SUPPLIED INFORMATION:
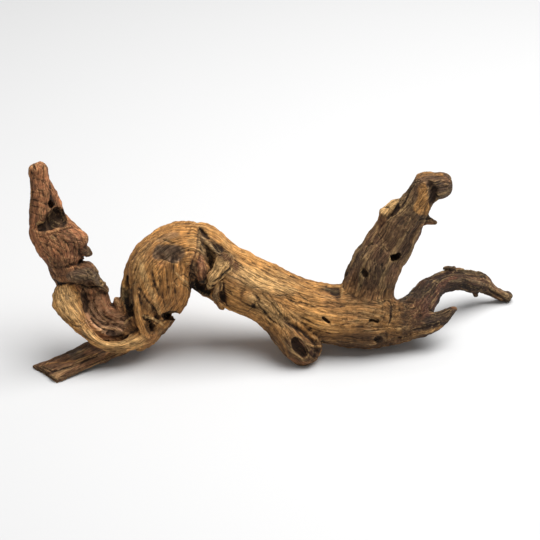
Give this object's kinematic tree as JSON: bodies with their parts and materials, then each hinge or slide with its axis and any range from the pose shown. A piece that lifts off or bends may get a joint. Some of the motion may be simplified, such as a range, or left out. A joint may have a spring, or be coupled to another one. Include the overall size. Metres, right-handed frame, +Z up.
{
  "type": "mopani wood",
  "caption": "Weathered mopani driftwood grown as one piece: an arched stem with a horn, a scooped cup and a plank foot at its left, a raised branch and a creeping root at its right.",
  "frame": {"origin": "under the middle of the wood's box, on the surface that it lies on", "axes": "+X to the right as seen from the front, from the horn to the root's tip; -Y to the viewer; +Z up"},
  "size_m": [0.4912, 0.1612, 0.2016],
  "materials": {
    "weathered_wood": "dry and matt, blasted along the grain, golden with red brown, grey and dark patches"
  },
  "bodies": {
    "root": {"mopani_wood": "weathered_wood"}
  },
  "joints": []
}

WORK REQUIRED:
Extract the listing in its entirety, matching it exactly.

RESULT OF THE EXERCISE:
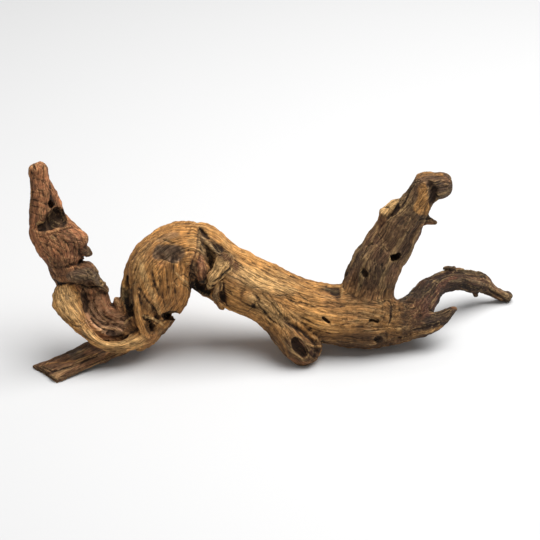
Give this object's kinematic tree as JSON: bodies with their parts and materials, then each hinge or slide with its axis and any range from the pose shown. A piece that lifts off or bends may get a joint. Some of the motion may be simplified, such as a range, or left out. A joint may have a spring, or be coupled to another one. Include the overall size. Metres, right-handed frame, +Z up.
{
  "type": "mopani wood",
  "caption": "Weathered mopani driftwood grown as one piece: an arched stem with a horn, a scooped cup and a plank foot at its left, a raised branch and a creeping root at its right.",
  "frame": {"origin": "under the middle of the wood's box, on the surface that it lies on", "axes": "+X to the right as seen from the front, from the horn to the root's tip; -Y to the viewer; +Z up"},
  "size_m": [0.4912, 0.1612, 0.2016],
  "materials": {
    "weathered_wood": "dry and matt, blasted along the grain, golden with red brown, grey and dark patches"
  },
  "bodies": {
    "root": {"mopani_wood": "weathered_wood"}
  },
  "joints": []
}